In fact, YouTube already filters uploads with its Content ID system. Rights holders can register their content in the database. If YouTube finds a match, the rights holder can decide whether to allow or block the video, or to share profits with Google on advertising. In other words, Google has created a business model from enforcing copyright. That model is possible because under current law, Google only is liable for copyright violations on YouTube if the company is aware of them.

This beneficial situation is likely to end with the proposed copyright changes. YouTube would be compelled to block possible copyright violations in the EU instead of tolerating them. That could lead to many videos being filtered, including Despacito. ‚Although YouTube has agreements with multiple entities to license and pay for the video, some of the rights holders remain unknown‘, Wojcicki wrote. Yet Google is not lobbying against filters per se, but only against tougher liability rules. Harder filters are most likely to hit occasional users uploading home videos containing small bits of copyrighted material, like music playing in the background at a grill party. More filters will likely affect everything, including Despacito.

Pink Floyd, „Another Brick in the Wall“

How would „Another Brick in the Wall“ sound without the eerie background vocals of the childrens choir? Back in 1979 when Pink Floyd recorded the song, the school was paid a measly 1,000 British pounds. 25 years later, after the song had become a world hit, a royalties agent filed a claim on behalf of the kids for a fairer share of the profits.

The EU copyright reform intends to end unfair treatment of artists. Total buy-out contracts and other forms contractual gagging would be outlawed. Proposals by the EU parliament call for ‚fair and proportionate remuneration‘ of artists. But that won’t keep, it appears. Behind closed doors, negotiators watered down artists rights by a mile. Unfair business practices will likely be here to stay. Hey, teacher!

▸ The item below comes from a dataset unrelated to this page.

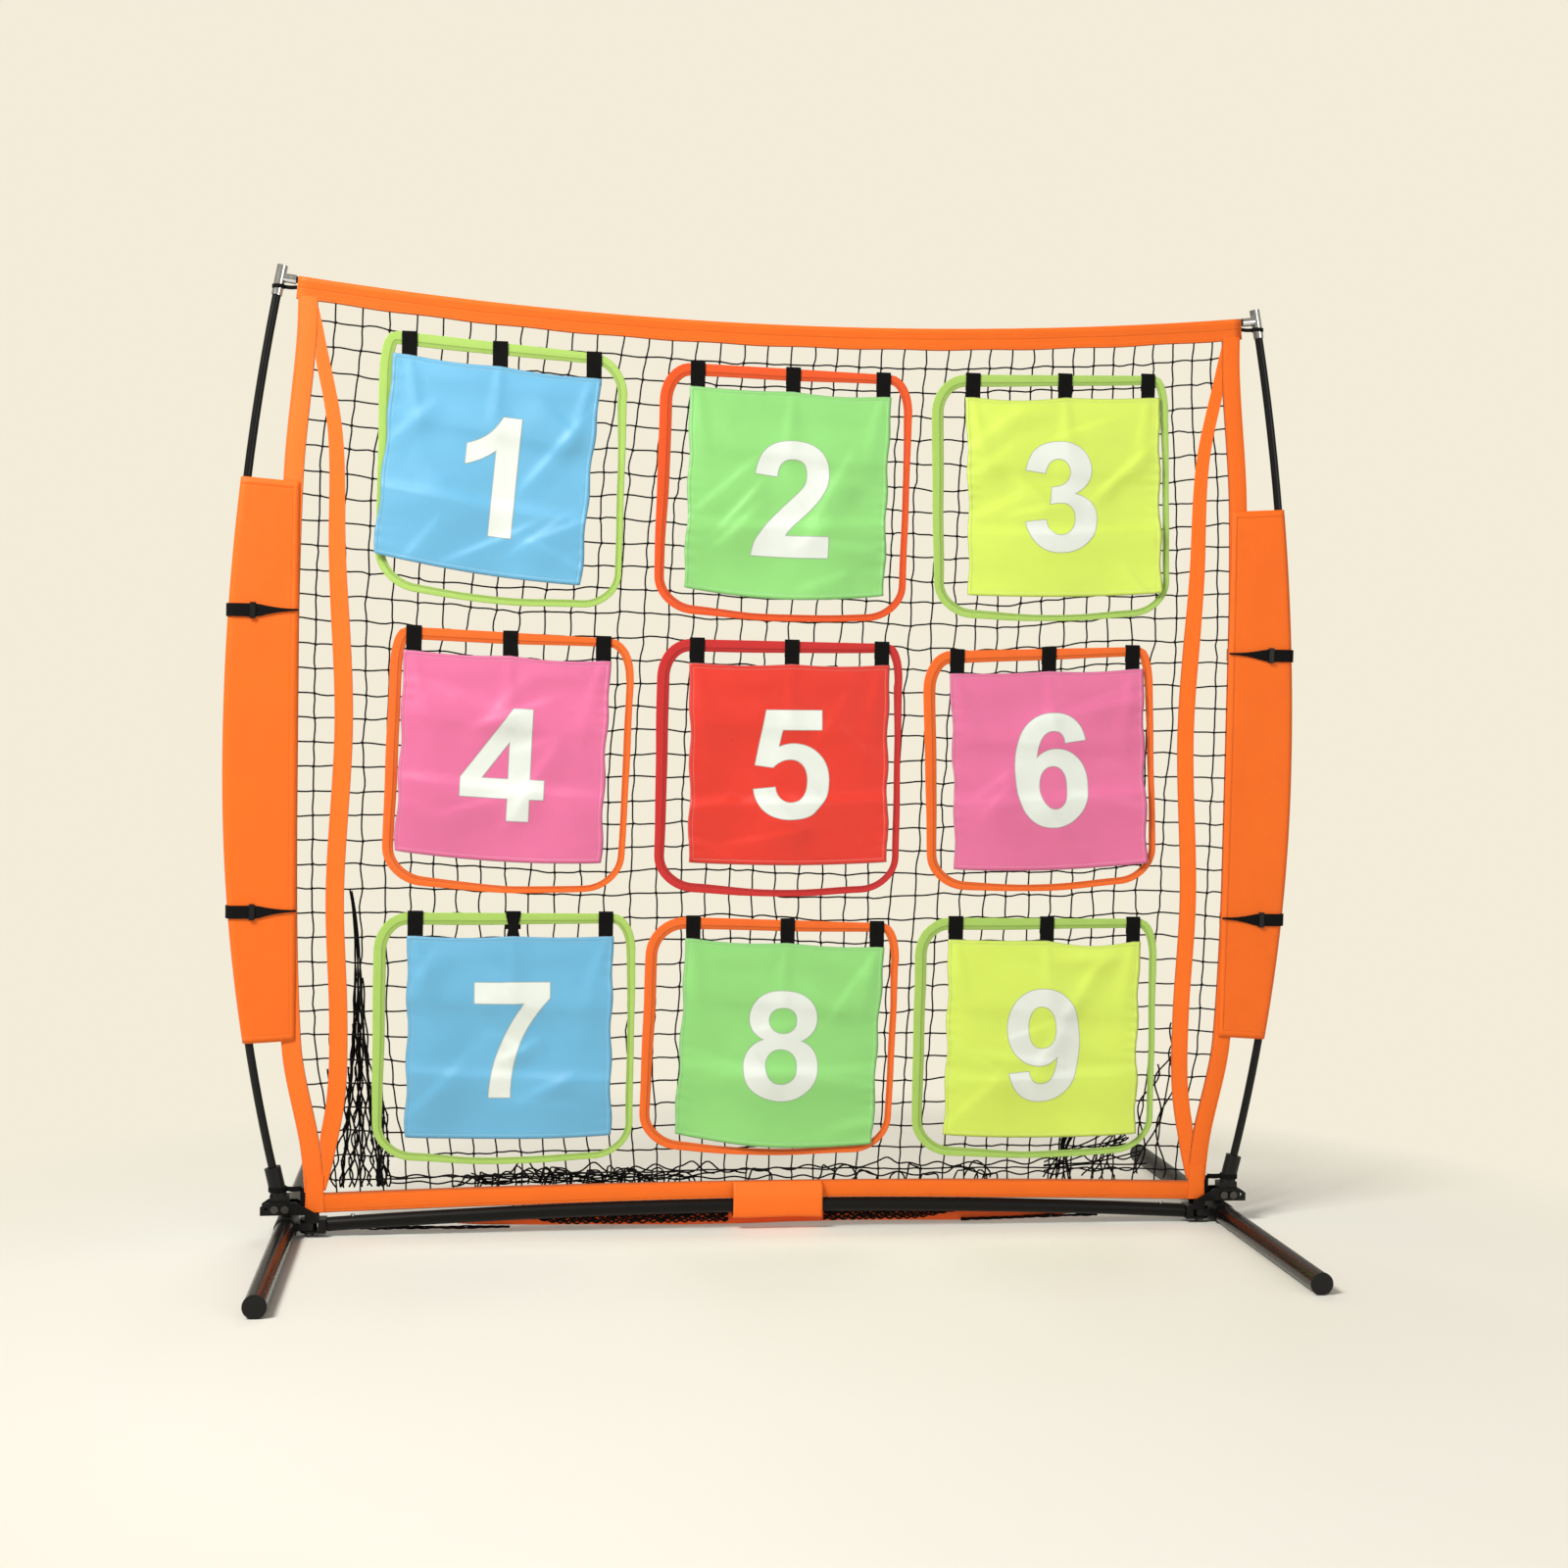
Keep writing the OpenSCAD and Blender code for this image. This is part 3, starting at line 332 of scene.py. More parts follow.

Kraftwerk, „Metal On Metal“

For over twenty years, Kraftwerk has fought over two seconds. The German electronica pioneers have been suing producer Moses Pelham over a sample from their 1977 song ‚Metal on Metal‘. Pelham used the 2-second-blip as a loop in Sabrina Setlur’s 1997 rap track „Nur Mir“. In 2016, the German Constitutional Court decided for the freedom to sample. But the case still isn’t decided. The German court referred the matter to the European Court of Justice. The judges must decide whether restrictive European copyright law leaves room for sampling exceptions in member states such as Germany.

The Kraftwerk case shows where copyright reform falls short. Proposals failed to include rights to use samples and remix other works. That exposes internet memes using copyrighted material to filtering. While US copyright establishes a fair-use principle, EU copyright lacks such provisions. Reform proposals ignored calls by the German justice ministers and others for a ‚right to remix‘. That means that the ECJ could soon ban even the legal use of 2-second samples in member states.

Beethoven, Symphony No. 5


Beethoven’s Fifth is easily recognized even by the tone-deaf for its dramatic „ta-ta-ta-ta“ opening. The symphony is over 200 years old and no longer protected by copyright. But YouTube doesn’t care. When German music researcher Ulrich Kaiser recently uploaded a public domain recording of the 5th Symphony, YouTube’s filters accused him of copyright violation. Evidently, not even Google’s elaborate system can recognize the difference between different recordings of classical music. Moreover, rights holders use the Content-ID system to claim rights to recordings they don’t have and claim a share of YouTube’s ad revenues.

Kaisers protests were futile. YouTube still takes the piece to be copyrighted. The example shows how poor the judgement of automated filter systems still is. Filtering obligations could make the situation worse. Thousands of classical music pieces and other works in public domain are under threat. Beethoven’s „ta-ta-ta-ta“ could soon die in silence.

Not the only dissonance

The list of off notes in the law echos on an on. Copyright reform could put even short text snippets under copyright protection, which leads critics to warn of a ‚link tax‘. A clause in the EU parliament’s proposals could lead to fan videos or pictures of sporting events being censored. And rules on text- and data mining might even arrest the development of AI. Can’t someone write a song about that?